I think you can well understand the dangers of a breach between these complementary modalities. Yesterday a commenter said that he couldn't discern any difference between me and Matthew Fox, but the difference relates to just this area. In Fox's case, he has detached Eckhart from his orthodox soil and tried to transplant him into a graceless ideology of gaia-worshiping, crapto-Marxist, ovary-tower new-age environmentalist mush. But ideology in any form is the replacement for, and enemy of, Christianity. In Fox's hands, as with Deepak, Truth is reduced to twaddle, inside a hysteria, wrapped in an enema.
That faith and reason cannot be in conflict is standard issue scholasticism. But McGinn notes that Eckhart "went further, claiming that Moses, Aristotle and Christ 'teach the same thing, differing only in the way they teach.'" (By "Moses" and "Aristotle," he means revelation and philosophy in general.)
However, the "way" in which they teach is not insignificant, in that Eckhart "contrasts the 'pagan masters who knew only in a natural light' with 'the words of the sacred masters who knew in a much higher light.'" Natural intelligence alone can only go so far, and is unable "to enter or know the ground of the soul, which is attainable only by unknowing." (However, it should be emphasized that Eckhart did not believe that certain pagan masters such as Plato were devoid of the higher illumination; rather, it's a matter of degree.)
From this we may gather that, to a certain extent, we must overcome the extreme brightness of the natural light in order to clear a kind of "dark space" for the higher illumination to be perceived. In other words, this is where "not-knowing," "learned ignorance," or what the Raccoon calls "higher bewilderness" come into play.

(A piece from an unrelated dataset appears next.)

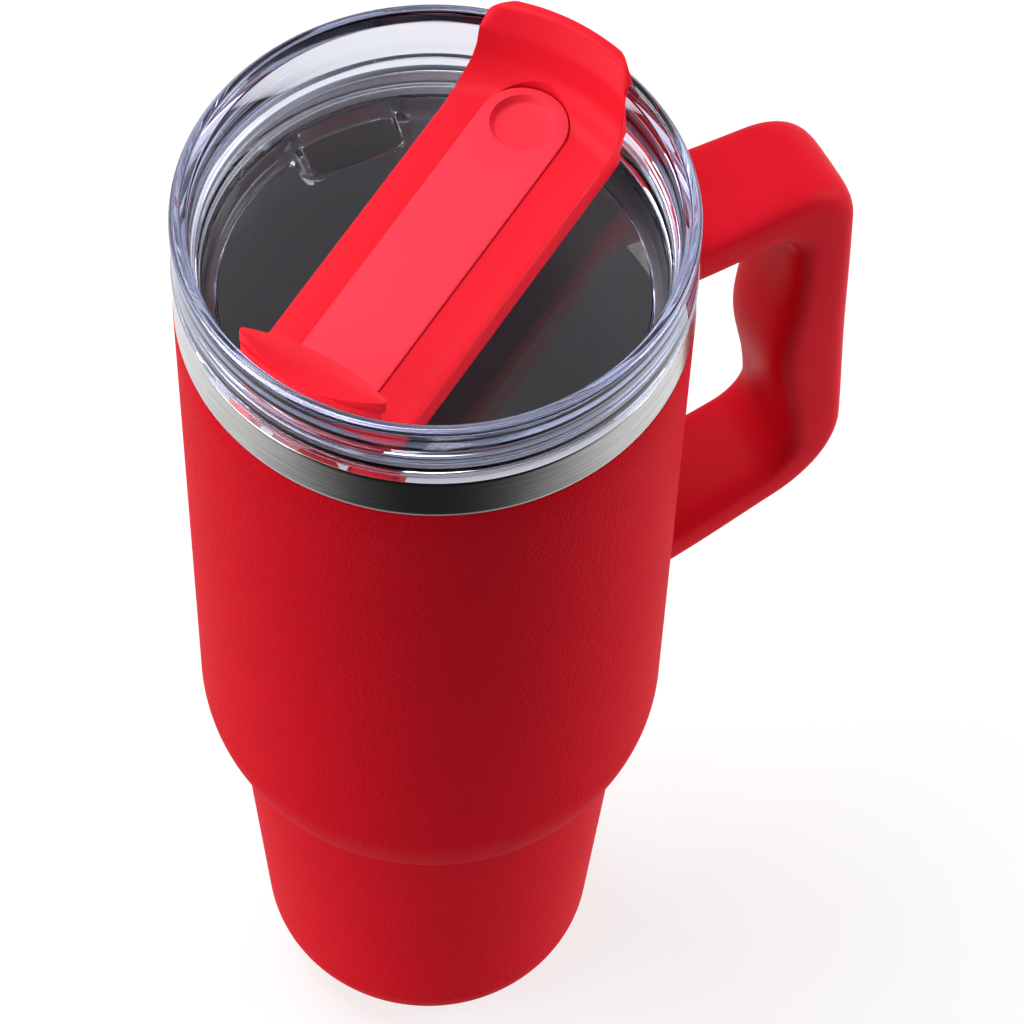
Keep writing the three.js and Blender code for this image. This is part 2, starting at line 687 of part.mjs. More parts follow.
function strawSlider() {
  const bottom = CHANNEL.floorZ + GAP;
  const { halfWidth, tailX, topZ, flange, flangeThickness, tailCorner } = SLIDER;
  const tongue = raised(tongueOutline(tailX, CHANNEL.endX, halfWidth, tailCorner), bottom, topZ);
  const flangeStart = tailX + SLIDER.flangeTail;
  const flangeEnd = CHANNEL.endX - SLIDER.flangeHead;
  const flanges = block(flangeStart, flangeEnd, halfWidth + flange, bottom, bottom + flangeThickness);
  const dish = turned(
    [
      [0, topZ - DISH.depth],
      [DISH.floorRadius, topZ - DISH.depth],
      [DISH.middleRadius, topZ - DISH.middleDepth],
      [DISH.radius, topZ],
      [DISH.radius, topZ + 1],
      [0, topZ + 1],
    ],
    SMALL_ROUND,
  ).translate(DISH.x, 0, 0);
  const pocketTop = bottom + SEAL_PAD.thickness + GAP;
  const sealPocket = cylinder(SEAL_PAD.radius + GAP, bottom - 1, pocketTop, SEAL_PAD.x);
  const slider = without(both(solid(tongue), solid(flanges)), solid(dish), solid(sealPocket));
  return slider.translate([0, CHANNEL.y, 0]);
}

function sliderSeal() {
  const bottom = CHANNEL.floorZ + GAP;
  const pad = cylinder(SEAL_PAD.radius, bottom, bottom + SEAL_PAD.thickness, SEAL_PAD.x);
  return pad.translate(0, CHANNEL.y, 0);
}

// The soft plug that the bar carries over the sip opening, with the straw's passage through it.
function sipSeal() {
  const { inner, outer, halfWidth, lift, flangeDrop } = SIP_SEAL;
  const neck = BAR.endRadius - BAR.skirt - flangeDrop;
  const flangeTop = BAR.skirtZ - flangeDrop;
  const ring = turned([
    [inner, FLOOR.topZ + lift],
    [SIP.inner, FLOOR.topZ + lift],
    [outer, FLOOR.topZ + lift + RAMP.slope * (outer - SIP.inner)],
    [outer, flangeTop],
    [neck, flangeTop],
    [neck, BAR.undersideZ - GAP],
    [inner, BAR.undersideZ - GAP],
  ]);
  const body = solid(ring).intersect(solid(block(inner - 5, outer + 3, halfWidth, FLOOR.topZ, BAR.topZ)));
  return without(body, strawHole(FLOOR.topZ, BAR.topZ));
}

function pivotCap() {
  const { radius, bottomZ, topZ, seat, chamfer } = PIVOT_CAP;
  const { headRadius, radius: shaft } = PIVOT_SCREW;
  const seatZ = topZ - seat;
  return turned(
    [
      [headRadius + GAP, bottomZ],
      [radius, bottomZ],
      [radius, topZ - chamfer],
      [radius - chamfer, topZ],
      [shaft + GAP, topZ],
      [shaft + GAP, seatZ],
      [headRadius + GAP, seatZ],
    ],
    SMALL_ROUND,
  );
}

function pivotScrew() {
  const { radius, headRadius, headHeight, topZ } = PIVOT_SCREW;
  const bottom = PIVOT_CAP.topZ - PIVOT_CAP.seat - GAP - headHeight;
  const neck = bottom + headHeight;
  return turned(
    [[0, bottom], [headRadius, bottom], [headRadius, neck], [radius, neck], [radius, topZ], [0, topZ]],
    SCREW_ROUND,
  );
}

function pivotRing() {
  const { thickness, radius } = PIVOT_RING;
  return turned(arc(radius, PIVOT_CAP.topZ + GAP + thickness, thickness, 0, 315, 7), SMALL_ROUND);
}

// ---------------------------------------------------------------- assembly

const windows = fixings.map((f) => f.pocket);
const shellClearance = bodyEnvelope(SHELL_DEPTH - GAP, UPPER.topZ);

const mug = new THREE.Group();
const lid = new THREE.Group();
const bar = new THREE.Group();
bar.rotation.z = BAR.angle * DEG;
lid.add(bar);
mug.add(lid);

function add(parent, name, shape, finish) {
  const mesh = new THREE.Mesh(shape.isBufferGeometry ? shape : geometryOf(shape), finish);
  mesh.name = name;
  parent.add(mesh);
}

add(mug, "outer_shell", outerShell(), STEEL);
add(mug, "powder_coat", without(powderCoat(), ...windows), RED_COAT);
add(mug, "inner_liner", innerLiner(), STEEL);
add(mug, "copper_foil", copperFoil(), COPPER);
add(mug, "outer_base", outerBase(), STEEL);
add(mug, "base_pad", basePad(), RUBBER);
add(mug, "vacuum_seal", vacuumSeal(), GLASS_SOLDER);
add(mug, "getter", getterRing(), GETTER_METAL);
add(mug, "handle_cover", handleCover(), HANDLE_RED);
add(mug, "handle_core", handleCore(), CORE_PLASTIC);
for (const [side, fixing] of Object.entries(FIXINGS)) {
  add(mug, "handle_bracket_" + side, fixing.tongue.subtract(shellClearance), STEEL);
  add(mug, "handle_screw_" + side, fixing.screw, STEEL);
  add(mug, "screw_cap_" + side, fixing.cap, HANDLE_RED);
}

add(lid, "lid_body", lidBody(), CLEAR_PLASTIC);
add(lid, "lid_gasket", lidGasket(), CLEAR_SILICONE);

add(bar, "cover_bar", coverBar(), BAR_RED);
add(bar, "straw_slider", strawSlider(), SLIDER_RED);
add(bar, "slider_seal", sliderSeal(), SEAL_RED);
add(bar, "sip_seal", sipSeal(), SEAL_RED);
add(bar, "pivot_cap", pivotCap(), BAR_RED);
add(bar, "pivot_screw", pivotScrew(), STEEL);
add(bar, "pivot_ring", pivotRing(), CLEAR_SILICONE);

export default mug;
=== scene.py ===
import json
import math

import bmesh
import bpy
import numpy as np
from mathutils import Matrix, Vector


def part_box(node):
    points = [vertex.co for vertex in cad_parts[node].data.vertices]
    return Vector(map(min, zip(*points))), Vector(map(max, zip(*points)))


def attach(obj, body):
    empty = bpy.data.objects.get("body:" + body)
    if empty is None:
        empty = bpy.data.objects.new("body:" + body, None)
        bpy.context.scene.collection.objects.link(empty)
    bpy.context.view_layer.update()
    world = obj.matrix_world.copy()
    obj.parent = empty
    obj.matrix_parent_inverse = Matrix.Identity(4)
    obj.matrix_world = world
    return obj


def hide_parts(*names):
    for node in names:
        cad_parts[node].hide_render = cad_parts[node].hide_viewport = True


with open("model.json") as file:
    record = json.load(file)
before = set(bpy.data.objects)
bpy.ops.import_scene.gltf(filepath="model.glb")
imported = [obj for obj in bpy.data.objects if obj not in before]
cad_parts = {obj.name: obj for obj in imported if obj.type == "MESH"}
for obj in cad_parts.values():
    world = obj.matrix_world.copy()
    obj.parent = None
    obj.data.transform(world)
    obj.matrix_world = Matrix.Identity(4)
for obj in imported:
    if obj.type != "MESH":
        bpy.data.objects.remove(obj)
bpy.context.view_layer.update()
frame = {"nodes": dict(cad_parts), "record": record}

# ------------------------------------------------------------------ sizes, in millimetres
MM = 0.001
ROUND_STEPS = 192  # facets of the large round pieces
SMALL_STEPS = 64

BASE = Vector(frame["record"]["mounts"][0]["pos_m"])  # centre of the foot, in metres
RIM_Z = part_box("outer_shell")[1].z / MM
COAT_TOP_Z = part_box("powder_coat")[1].z / MM
COAT_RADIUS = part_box("powder_coat")[1].x / MM
LID_TOP_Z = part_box("lid_body")[1].z / MM
LID_SEAT_Z = RIM_Z + 0.15
FLOOR_BOTTOM_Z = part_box("lid_body")[0].z / MM
FLOOR_TOP_Z = FLOOR_BOTTOM_Z + 2.4

# Outside of the mug: base corner, lower cone, shoulder and upper cone, as the CAD has them.
CONE_FOOT, CONE_SLOPE = 34.6, 0.0889
CORNER_R, CORNER_Z, CORNER_RADIUS = 19.05, 17.0, 17.0
SHOULDER_R, SHOULDER_Z, SHOULDER_RADIUS = 18.5, 104.65, 31.3
UPPER_BOTTOM_R, UPPER_BOTTOM_Z = 49.8, 104.9
UPPER_SLOPE = (COAT_RADIUS - UPPER_BOTTOM_R) / (COAT_TOP_Z - UPPER_BOTTOM_Z)
FOOT_EDGE = 27.7
SHEET = 0.6

# Handle: side view lines, with x as the distance from the axis.
HANDLE_WIDTH = 24.6
HANDLE_POWER = 4.1  # squareness of its section
ROOT_WIDENING, ROOT_WIDENING_X = 0.75, 85.0  # the arms get wider towards the mug
HANDLE_ROOT_X = 54.0
HANDLE_TOP_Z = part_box("handle_cover")[1].z / MM
HANDLE_TOP_THICKNESS = 13.7
GRIP_X, GRIP_LOW_X = 93.7, 94.9
GRIP_THICKNESS = 14.2
LOWER_Z, LOWER_SLOPE, LOWER_THICKNESS = 118.4, 0.28, 11.4
SLEEVE = 2.2
CAP_HOLE = 3.8
BUMP_HEIGHT, BUMP_Z, BUMP_SPREAD = 3.7, 173.0, 17.0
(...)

Again, it is very much analogous to the manner in which the central sun blots out perception of the infinite stars, each a sun in its own right. This is a necessarily paradoxical formulation, for man's intellect is (relatively) central, but in so being, also knows that it is (absolutely) peripheral -- or, that it is capable of multiple perspectives (which can be the pretext for the postmodern deconstructionist who erroneously believes that multiple truths = no truth).
In fact, I read a wonderful quote the other day from Emerson, that I wish I had known at the time I wrote my book: "Our life is an apprenticeship to the truth that around every circle another can be drawn; that there is no end in nature, but every end is a beginning..."
Again, we are center, but a kind of unstable and dynamic center, without which growth would be impossible. Being that we are central, we may know truth; but since we are not God (i.e., the Absolute center), our life is more like a process of "centration," as we metabolize and assimilate more and more of the divine center.
Regarding scripture, Eckhart maintained the classic hull-kernal distinction, which, in a way, mirrors the unavoidable distinction between appearance and reality in science. Science does not -- cannot -- ignore the empirical world as it presents itself to our senses, but it then discovers a deeper world "behind," "above," or "underneath" this (the same can be said for psychoanalysis, which observes the roiling sea of the unconscious beneath the solid ground of the empirical ego).
Here again, the distinction betweeen hull and kernel mirrors the distinction between mind and body, spirit and matter. You might say that scripture is the form of revelation, while revelation is the substance of scripture. As McGinn describes it, this is the complementary space "in which the exegete-preacher and the attentive hearer 'break through' the surface of the biblical word to reach the hidden meaning that negates both ordinary reason and the created self."
In other words, in scripture just as in nature, there is always that "wider circle" we can draw around the existing one, which is none other than growth, as we slowly and gradually contain that which once contained us.
But we can never contain the "all," or we would be God. God is the container that cannot be contained; or, if you want to look at it in a slightly heretical way, perhaps the inner activity of God also mirrors -- or is the very prototype of -- this process, in that the Trinity is, in a sense, eternally "surpassing itself" in love, surrender, and generativity.
This would be consistent with Eckhart's view that "the profundity of the Bible, indeed, of every text in the Bible, means that it contains an inexhaustible fecundity of truths." And "No one can be thought to understand the scriptures who does not know how to find its hidden marrow -- Christ, the Truth."
So even the most solid appearing bone has the waters of spirit invisibly coursing through it. But also, watch for bones in the water. Meanwhile, we'll see you tomarrow!